**JOB:** The first line to copy is the one with "for name, (base, tip, opening)"; the last is the one with "bpy.context.scene.collection.objects.link(empty)". Copy each line in that range exactly, leaving out all others.

**DATA LINES:**
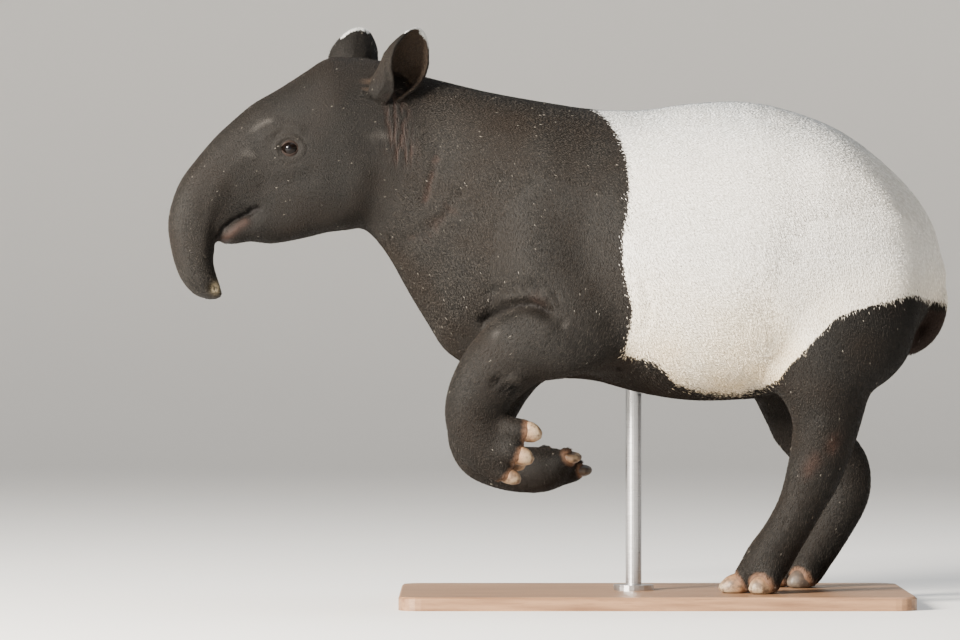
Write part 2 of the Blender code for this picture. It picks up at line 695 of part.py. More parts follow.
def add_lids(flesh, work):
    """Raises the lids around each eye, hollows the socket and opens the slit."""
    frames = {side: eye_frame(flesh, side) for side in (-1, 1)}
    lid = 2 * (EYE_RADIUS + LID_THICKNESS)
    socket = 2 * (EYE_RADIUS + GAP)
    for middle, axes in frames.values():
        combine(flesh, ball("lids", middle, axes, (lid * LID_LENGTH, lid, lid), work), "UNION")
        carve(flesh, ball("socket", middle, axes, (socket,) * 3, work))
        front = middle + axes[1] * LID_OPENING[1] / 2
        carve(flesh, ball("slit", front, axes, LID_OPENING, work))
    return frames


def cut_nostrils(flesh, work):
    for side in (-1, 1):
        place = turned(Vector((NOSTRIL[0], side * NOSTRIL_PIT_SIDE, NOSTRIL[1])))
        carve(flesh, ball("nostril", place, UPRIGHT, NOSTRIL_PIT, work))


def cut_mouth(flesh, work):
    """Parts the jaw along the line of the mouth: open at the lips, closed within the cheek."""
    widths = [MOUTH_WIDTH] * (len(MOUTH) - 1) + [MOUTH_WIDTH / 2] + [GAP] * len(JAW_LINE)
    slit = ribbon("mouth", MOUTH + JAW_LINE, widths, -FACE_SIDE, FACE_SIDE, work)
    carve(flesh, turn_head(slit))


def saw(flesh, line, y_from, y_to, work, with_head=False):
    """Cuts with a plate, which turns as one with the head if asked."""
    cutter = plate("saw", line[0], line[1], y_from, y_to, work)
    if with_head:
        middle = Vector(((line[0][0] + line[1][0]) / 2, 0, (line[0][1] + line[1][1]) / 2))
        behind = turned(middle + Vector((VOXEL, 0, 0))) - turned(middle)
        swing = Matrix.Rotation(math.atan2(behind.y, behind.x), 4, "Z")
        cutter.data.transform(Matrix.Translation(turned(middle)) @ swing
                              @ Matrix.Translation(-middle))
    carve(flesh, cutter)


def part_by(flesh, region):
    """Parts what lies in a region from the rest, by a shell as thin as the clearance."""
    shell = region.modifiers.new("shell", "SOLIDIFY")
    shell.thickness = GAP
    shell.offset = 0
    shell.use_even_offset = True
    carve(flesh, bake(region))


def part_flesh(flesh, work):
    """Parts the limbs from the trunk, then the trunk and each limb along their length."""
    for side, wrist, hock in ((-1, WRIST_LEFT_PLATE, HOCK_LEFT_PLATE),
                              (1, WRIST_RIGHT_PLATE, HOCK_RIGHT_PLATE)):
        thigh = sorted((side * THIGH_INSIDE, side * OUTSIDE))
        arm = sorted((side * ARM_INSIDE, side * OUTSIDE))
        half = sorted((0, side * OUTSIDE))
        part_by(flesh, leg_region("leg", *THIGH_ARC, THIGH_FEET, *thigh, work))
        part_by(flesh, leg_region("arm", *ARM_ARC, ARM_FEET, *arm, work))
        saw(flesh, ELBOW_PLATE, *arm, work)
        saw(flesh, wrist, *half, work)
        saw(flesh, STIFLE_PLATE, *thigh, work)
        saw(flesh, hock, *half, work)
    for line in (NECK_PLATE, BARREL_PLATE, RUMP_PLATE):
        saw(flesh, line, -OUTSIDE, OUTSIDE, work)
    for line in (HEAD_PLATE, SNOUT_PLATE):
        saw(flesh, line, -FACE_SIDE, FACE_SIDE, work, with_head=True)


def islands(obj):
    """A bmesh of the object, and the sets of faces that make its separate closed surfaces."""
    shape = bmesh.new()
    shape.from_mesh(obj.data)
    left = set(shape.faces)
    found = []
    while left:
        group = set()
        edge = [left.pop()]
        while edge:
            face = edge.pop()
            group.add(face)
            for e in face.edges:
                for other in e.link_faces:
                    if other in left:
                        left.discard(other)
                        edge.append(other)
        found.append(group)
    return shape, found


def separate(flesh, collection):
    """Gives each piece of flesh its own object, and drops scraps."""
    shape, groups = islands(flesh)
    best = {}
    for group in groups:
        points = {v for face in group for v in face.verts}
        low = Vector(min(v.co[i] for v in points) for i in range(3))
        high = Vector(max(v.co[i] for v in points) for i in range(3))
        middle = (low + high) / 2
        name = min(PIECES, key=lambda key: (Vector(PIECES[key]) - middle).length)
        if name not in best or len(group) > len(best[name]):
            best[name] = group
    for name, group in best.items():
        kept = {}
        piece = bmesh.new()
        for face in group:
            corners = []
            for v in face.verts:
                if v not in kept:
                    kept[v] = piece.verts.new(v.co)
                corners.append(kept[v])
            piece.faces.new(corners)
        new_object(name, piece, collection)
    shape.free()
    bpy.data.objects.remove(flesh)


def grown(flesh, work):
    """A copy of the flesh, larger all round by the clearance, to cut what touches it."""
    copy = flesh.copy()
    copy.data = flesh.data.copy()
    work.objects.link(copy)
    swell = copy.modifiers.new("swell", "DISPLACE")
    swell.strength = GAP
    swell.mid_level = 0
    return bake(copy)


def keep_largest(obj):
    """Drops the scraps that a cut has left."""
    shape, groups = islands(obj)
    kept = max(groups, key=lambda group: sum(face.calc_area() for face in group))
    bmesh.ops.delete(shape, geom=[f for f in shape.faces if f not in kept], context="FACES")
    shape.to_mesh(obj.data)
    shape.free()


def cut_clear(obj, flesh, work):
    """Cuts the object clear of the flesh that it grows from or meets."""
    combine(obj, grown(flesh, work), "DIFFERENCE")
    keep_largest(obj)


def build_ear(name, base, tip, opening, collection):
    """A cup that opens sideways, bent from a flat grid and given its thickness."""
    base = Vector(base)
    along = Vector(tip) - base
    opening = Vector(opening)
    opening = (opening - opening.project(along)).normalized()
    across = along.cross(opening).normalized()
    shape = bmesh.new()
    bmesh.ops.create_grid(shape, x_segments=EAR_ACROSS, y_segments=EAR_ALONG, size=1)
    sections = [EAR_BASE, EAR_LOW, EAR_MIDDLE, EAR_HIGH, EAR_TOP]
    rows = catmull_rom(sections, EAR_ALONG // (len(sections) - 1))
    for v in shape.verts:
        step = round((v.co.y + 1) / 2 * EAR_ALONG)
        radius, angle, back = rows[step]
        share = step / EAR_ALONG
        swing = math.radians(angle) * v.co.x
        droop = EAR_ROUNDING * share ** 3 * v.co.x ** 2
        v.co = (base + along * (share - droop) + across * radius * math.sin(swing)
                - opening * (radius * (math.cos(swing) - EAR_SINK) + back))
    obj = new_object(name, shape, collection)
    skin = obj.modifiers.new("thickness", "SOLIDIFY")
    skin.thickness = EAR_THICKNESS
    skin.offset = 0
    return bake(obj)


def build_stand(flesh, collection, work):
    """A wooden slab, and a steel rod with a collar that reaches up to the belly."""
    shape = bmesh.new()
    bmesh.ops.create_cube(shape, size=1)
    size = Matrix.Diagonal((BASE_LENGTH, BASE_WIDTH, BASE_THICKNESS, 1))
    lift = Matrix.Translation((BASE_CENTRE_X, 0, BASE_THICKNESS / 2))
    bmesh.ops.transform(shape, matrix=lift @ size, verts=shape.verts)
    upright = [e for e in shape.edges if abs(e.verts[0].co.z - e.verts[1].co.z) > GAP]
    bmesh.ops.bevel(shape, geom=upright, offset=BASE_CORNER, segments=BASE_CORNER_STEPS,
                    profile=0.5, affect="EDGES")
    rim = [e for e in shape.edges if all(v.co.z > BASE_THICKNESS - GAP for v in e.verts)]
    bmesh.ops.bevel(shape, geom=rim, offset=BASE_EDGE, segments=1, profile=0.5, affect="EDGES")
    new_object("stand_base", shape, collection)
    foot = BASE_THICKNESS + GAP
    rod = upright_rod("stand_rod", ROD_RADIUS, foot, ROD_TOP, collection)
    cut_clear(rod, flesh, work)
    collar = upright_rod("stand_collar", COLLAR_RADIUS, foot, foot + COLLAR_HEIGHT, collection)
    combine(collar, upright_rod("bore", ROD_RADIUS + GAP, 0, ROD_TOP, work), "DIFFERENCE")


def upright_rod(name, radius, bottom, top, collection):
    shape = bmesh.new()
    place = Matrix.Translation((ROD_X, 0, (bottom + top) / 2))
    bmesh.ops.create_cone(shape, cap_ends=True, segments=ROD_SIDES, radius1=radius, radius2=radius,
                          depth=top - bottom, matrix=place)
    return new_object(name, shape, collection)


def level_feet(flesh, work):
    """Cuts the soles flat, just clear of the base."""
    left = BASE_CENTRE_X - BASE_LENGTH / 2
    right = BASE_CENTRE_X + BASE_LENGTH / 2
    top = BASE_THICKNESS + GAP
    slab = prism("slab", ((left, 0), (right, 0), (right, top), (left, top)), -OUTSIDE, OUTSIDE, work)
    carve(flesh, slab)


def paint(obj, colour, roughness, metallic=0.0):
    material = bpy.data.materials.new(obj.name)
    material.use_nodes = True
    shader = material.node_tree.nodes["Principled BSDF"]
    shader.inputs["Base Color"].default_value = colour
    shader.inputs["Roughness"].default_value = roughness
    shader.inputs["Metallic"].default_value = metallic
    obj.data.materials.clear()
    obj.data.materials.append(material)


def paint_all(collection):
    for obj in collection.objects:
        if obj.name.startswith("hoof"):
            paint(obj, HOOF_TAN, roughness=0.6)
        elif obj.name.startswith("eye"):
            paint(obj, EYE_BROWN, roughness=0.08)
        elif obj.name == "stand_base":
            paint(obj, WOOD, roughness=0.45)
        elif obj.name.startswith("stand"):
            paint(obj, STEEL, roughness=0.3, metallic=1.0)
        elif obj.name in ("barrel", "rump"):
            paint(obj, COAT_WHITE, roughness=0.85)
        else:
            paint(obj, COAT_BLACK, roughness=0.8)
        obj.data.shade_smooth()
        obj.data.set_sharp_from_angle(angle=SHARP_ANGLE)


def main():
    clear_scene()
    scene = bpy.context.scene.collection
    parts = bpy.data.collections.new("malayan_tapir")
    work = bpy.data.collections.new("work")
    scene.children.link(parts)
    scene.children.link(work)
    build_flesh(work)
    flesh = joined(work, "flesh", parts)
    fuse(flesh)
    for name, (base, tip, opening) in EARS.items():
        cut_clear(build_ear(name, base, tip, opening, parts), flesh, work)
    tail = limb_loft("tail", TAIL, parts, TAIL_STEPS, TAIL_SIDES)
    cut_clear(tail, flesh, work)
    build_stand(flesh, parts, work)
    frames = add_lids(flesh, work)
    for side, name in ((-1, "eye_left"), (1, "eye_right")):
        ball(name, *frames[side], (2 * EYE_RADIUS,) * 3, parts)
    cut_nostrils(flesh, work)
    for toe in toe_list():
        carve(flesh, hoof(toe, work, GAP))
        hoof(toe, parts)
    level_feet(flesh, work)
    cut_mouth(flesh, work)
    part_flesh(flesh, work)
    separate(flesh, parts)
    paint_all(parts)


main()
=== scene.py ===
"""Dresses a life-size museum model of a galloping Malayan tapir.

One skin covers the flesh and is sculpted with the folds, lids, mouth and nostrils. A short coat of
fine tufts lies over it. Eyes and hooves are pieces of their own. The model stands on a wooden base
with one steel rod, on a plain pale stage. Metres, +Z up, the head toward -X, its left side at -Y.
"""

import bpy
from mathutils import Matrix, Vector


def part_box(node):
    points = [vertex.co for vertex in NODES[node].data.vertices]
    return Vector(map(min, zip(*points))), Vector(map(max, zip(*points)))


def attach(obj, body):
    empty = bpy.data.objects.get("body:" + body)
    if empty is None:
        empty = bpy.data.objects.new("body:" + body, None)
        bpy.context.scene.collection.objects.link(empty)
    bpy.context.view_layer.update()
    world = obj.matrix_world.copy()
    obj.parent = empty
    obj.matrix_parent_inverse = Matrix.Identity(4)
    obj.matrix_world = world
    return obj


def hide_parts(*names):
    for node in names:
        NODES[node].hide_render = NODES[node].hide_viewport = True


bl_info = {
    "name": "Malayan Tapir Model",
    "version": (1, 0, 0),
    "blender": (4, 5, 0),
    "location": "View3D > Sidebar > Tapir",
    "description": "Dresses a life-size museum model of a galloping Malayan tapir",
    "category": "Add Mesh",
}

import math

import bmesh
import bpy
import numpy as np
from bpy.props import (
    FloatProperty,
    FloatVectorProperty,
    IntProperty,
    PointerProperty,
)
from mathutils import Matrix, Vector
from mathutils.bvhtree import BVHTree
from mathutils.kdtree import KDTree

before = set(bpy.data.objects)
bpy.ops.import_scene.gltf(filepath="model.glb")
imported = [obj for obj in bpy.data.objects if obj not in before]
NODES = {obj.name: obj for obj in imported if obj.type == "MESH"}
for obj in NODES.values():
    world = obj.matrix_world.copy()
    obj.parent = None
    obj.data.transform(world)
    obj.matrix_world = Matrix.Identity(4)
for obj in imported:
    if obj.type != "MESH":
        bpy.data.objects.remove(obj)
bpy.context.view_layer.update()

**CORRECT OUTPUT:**
    for name, (base, tip, opening) in EARS.items():
        cut_clear(build_ear(name, base, tip, opening, parts), flesh, work)
    tail = limb_loft("tail", TAIL, parts, TAIL_STEPS, TAIL_SIDES)
    cut_clear(tail, flesh, work)
    build_stand(flesh, parts, work)
    frames = add_lids(flesh, work)
    for side, name in ((-1, "eye_left"), (1, "eye_right")):
        ball(name, *frames[side], (2 * EYE_RADIUS,) * 3, parts)
    cut_nostrils(flesh, work)
    for toe in toe_list():
        carve(flesh, hoof(toe, work, GAP))
        hoof(toe, parts)
    level_feet(flesh, work)
    cut_mouth(flesh, work)
    part_flesh(flesh, work)
    separate(flesh, parts)
    paint_all(parts)


main()
=== scene.py ===
"""Dresses a life-size museum model of a galloping Malayan tapir.

One skin covers the flesh and is sculpted with the folds, lids, mouth and nostrils. A short coat of
fine tufts lies over it. Eyes and hooves are pieces of their own. The model stands on a wooden base
with one steel rod, on a plain pale stage. Metres, +Z up, the head toward -X, its left side at -Y.
"""

import bpy
from mathutils import Matrix, Vector


def part_box(node):
    points = [vertex.co for vertex in NODES[node].data.vertices]
    return Vector(map(min, zip(*points))), Vector(map(max, zip(*points)))


def attach(obj, body):
    empty = bpy.data.objects.get("body:" + body)
    if empty is None:
        empty = bpy.data.objects.new("body:" + body, None)
        bpy.context.scene.collection.objects.link(empty)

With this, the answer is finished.